Por desalinhamento planetário, coincidências do intestino, contágio por vias urbanas ou inveja solidária, descobriu-se que, sim, a gravidez da Solara teve um efeito colateral fertilizante em Lourdes.
Eu, que carrego um pouco dele e ele carrega muito de mim (coitado!), pude presenciar o brotamento dessa gravidez, acompanhar os trajetos pelo Hospital de Clínicas, testemunhar o nascimento e acolher o pós-natal-e-ano-novo-também da tão aguardada criança.

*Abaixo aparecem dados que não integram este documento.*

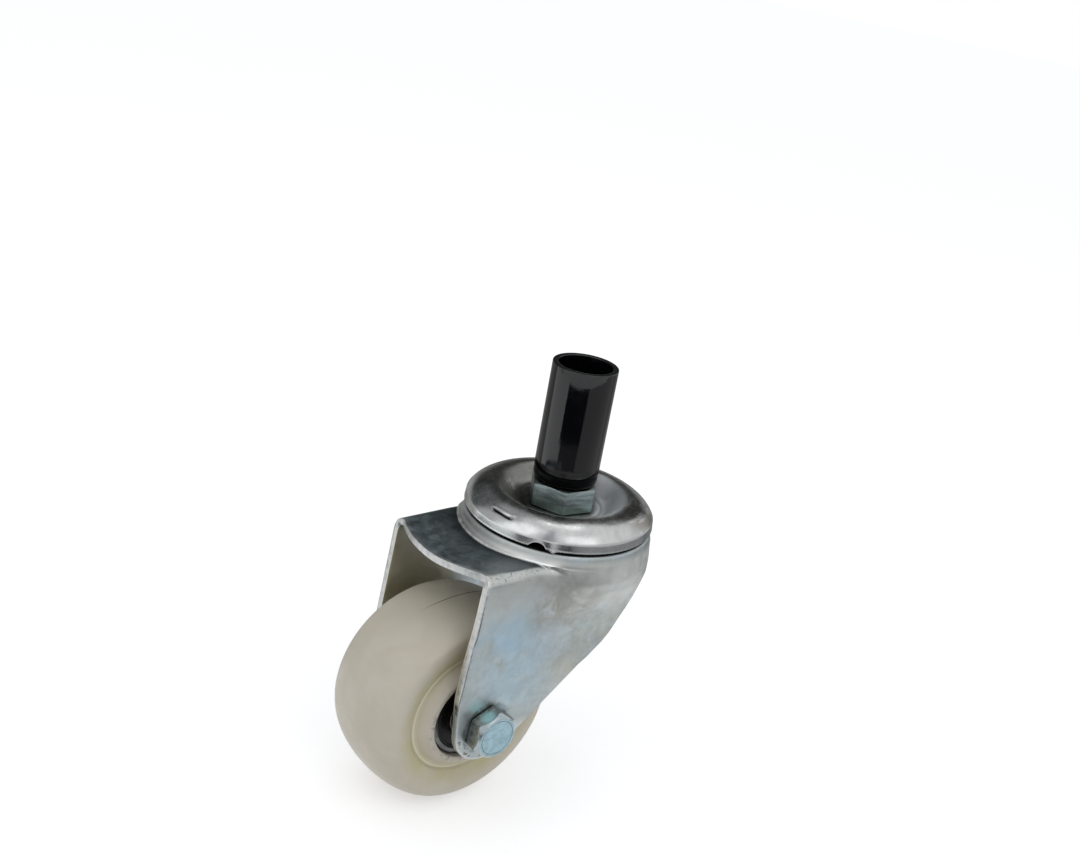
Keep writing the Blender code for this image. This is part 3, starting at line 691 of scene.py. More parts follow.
# Fork: one piece of 2 mm sheet, pressed and folded. A drum behind runs up into a raised boss, the
# web in front is folded down into two legs, and the drum's wall flattens out into them.
AXLE = Vector((-0.0328, 0, -0.0983))
LEG_Y = 0.0221
FORK_SHEET = 0.0020
FOLD = 0.0030
WEB_Z = -0.0504
BOSS_Z = -0.0464
HUB_Z = -0.0449
FLARE_DEPTH = 0.0270
LOBE = 0.0104
FRONT_MARGIN = 0.0020
FRONT_LEAN = 0.075
WEB_BULGE = 0.0050
WEB_CORNER = Vector((-0.0411, 0.0191))
WEB_LIFT = 0.0008
WORN_BACK = 0.0008
LOBE_END_BACK = -66
LOBE_END_FRONT = -114
FAR_FOLD_GROWS = 0.0016
SKIRT_LINE = -0.0582
DRUM_RADIUS = 0.02825
DRUM_FLARE = 0.00060
BACK_BEND = (0.0085, -0.0771)
BACK_BEND_RADIUS = 0.0140
REAR_CORNER_X = 0.0150
REAR_CORNER_RADIUS = 0.0060


def leg_front(z):
    """How far forward of the swivel axis the legs' front edges are at a height."""
    return -AXLE.x + LOBE + FRONT_MARGIN - FRONT_LEAN * (z - AXLE.z)


def drum_radius(z):
    """Radius of the drum's wall at a height."""
    return DRUM_RADIUS + DRUM_FLARE * swell(-z, 0.0490, 0.0560)


def outline_turn(before, here, after, radius, steps=10):
    """The arc that rounds a corner of the side view."""
    back = (Vector(before) - Vector(here)).normalized()
    ahead = (Vector(after) - Vector(here)).normalized()
    half = back.angle(ahead) / 2
    centre = Vector(here) + (back + ahead).normalized() * radius / math.sin(half)
    first = Vector(here) + back * radius / math.tan(half) - centre
    last = Vector(here) + ahead * radius / math.tan(half) - centre
    sweep = first.angle_signed(last)
    return [centre + Matrix.Rotation(-sweep * step / steps, 2) @ first for step in range(steps + 1)]


def touching(point, side):
    """Where a line from a point touches the lobe round the axle."""
    centre = Vector((AXLE.x, AXLE.z))
    reach = Vector(point) - centre
    swing = side * math.acos(LOBE / reach.length)
    return centre + Matrix.Rotation(swing, 2) @ (reach.normalized() * LOBE)


lobe_back = touching(BACK_BEND, -1)
back_edge = outline_turn((0.05, SKIRT_LINE), (REAR_CORNER_X, SKIRT_LINE), BACK_BEND, REAR_CORNER_RADIUS)
back_edge += outline_turn((REAR_CORNER_X, SKIRT_LINE), BACK_BEND, lobe_back, BACK_BEND_RADIUS)
back_edge.append(lobe_back)
front_top = (-leg_front(WEB_Z) - 0.0070, WEB_Z + 0.012)
lobe_front = touching(front_top, 1)


def back_x(z):
    """The legs' back edge at a height under the skirt line."""
    if z <= lobe_back.y:
        return AXLE.x + math.sqrt(max(LOBE ** 2 - (z - AXLE.z) ** 2, 0))
    for upper, lower in zip(back_edge, back_edge[1:]):
        if upper.y >= z >= lower.y:
            share = 0 if upper.y == lower.y else (upper.y - z) / (upper.y - lower.y)
            return between(upper.x, lower.x, share)
    return back_edge[0].x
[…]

Tudo começou há um tempo atrás na Ilha do Sol quando, num vestir de figurino, a barriga de Lourdes aumentou. Aí veio dificuldade de andar, desejo de comer por dois e movimentos ventrais inesperados.
Sua dupla de trabalho, Solara, mandou a real: tá grávido, anjo. Sabia por experiência própria. Difícil dizer de quantos meses e de quem – no hospital, levantaram as possibilidades e abaixaram as expectativas. 12 meses? Possivelmente. Se puder esperar um pouquinho mais, pra já nascer e ir direto pra pré-escola, facilitaria. E o pai, cadê? Não sabiam, mas estavam dispostos a escolher um, se necessário fosse. No ultrassom, o bebê parecia careca – o que gerou muitas desconfianças de paternidade por lá.
Solara também se propôs a ser doula e parto-planner: numa banheira, fogos de artifício, uma pomba voando e transmissão ao vivo pelo Youtube. De tão carinhosa e maternal, até se dispôs a ficar com o bebê de Lourdes na própria barriga, quando o amigo precisasse ir na balada.
E o sexo? Sabe? Sei sim, foi assim que fiz a criança. O bebê chutava bastante (quem ensinou isso pra ele? Eu é que não fui). Enquanto a barriga de Lourdes crescia em formas menos convencionais, a de Solara seguia crescendo redonda e apalpadíssima pelas mãos da enfermagem.
Nomes, nomes! Precisa escolher. Seringa, HCNilson, Sayrajádaqui, Nicolas Júnior, Smaile. E o da Solara, é menino ou menina? Isso quem vai dizer é a criança, ela falava.
A criança nasceu, lá na sala de informática. A do Lourdes, no caso. Não deu pra esperar, já tinha dilatado tudo. Apoiou as pernas na janela e veio, em meio a interesse e indiferença. No fim das contas, das 14 crianças que Lourdes imaginava ter na barriga (ele é muito fértil), só uma era de verdade. As outras eram gases, uma confusão comum, dizem os médicos e as médicas. Porém só na outra semana é que deu pra levar ela pra visitar as amigas no décimo andar – uma amiga inclusive nos recebeu usando um nariz vermelho. Foi lindo.
Linda também a cumplicidade entre Lourdes e Solara. Ele, que não sabia se era mãe-pai-mei, descobria a maternidade com a amiga (ah, então a placenta não vem pra fora junto com o bebê?). Ela, que sabia que era mãe, às vezes disfarçava a barriga pra não ofuscar a gravidez tão natural do amigo. As paradinhas pro xixi, pro lanche, pras perguntas (não, sério, responde mesmo se é enchimento ou de verdade), pra sentir a coluna do bebê (mas dá mesmo?), pra ser linda-maravilhosa, pra questionar os papéis de gênero, pra debater política, pra receber carinho.
Foi passando o tempo e o Sol foi brilhando mais e mais nos corredores, embalado por Leminskis musicados e hidratado com água de côco que era mais prometida do que vivenciada. Até que uma hora o Sol brilhou tanto, tanto, que pintou um arco-íris na parede e iluminou a noite.
Sem pomba, sem fogos de artifício, sem transmissão ao vivo. Com amor, com natureza, com uma mãe pra lá de incrível. E o Lourdes, agora já experiente do próprio parto, manda a real: a casca do mundo pode ser grossa, mas a vida é bonita e é bonita!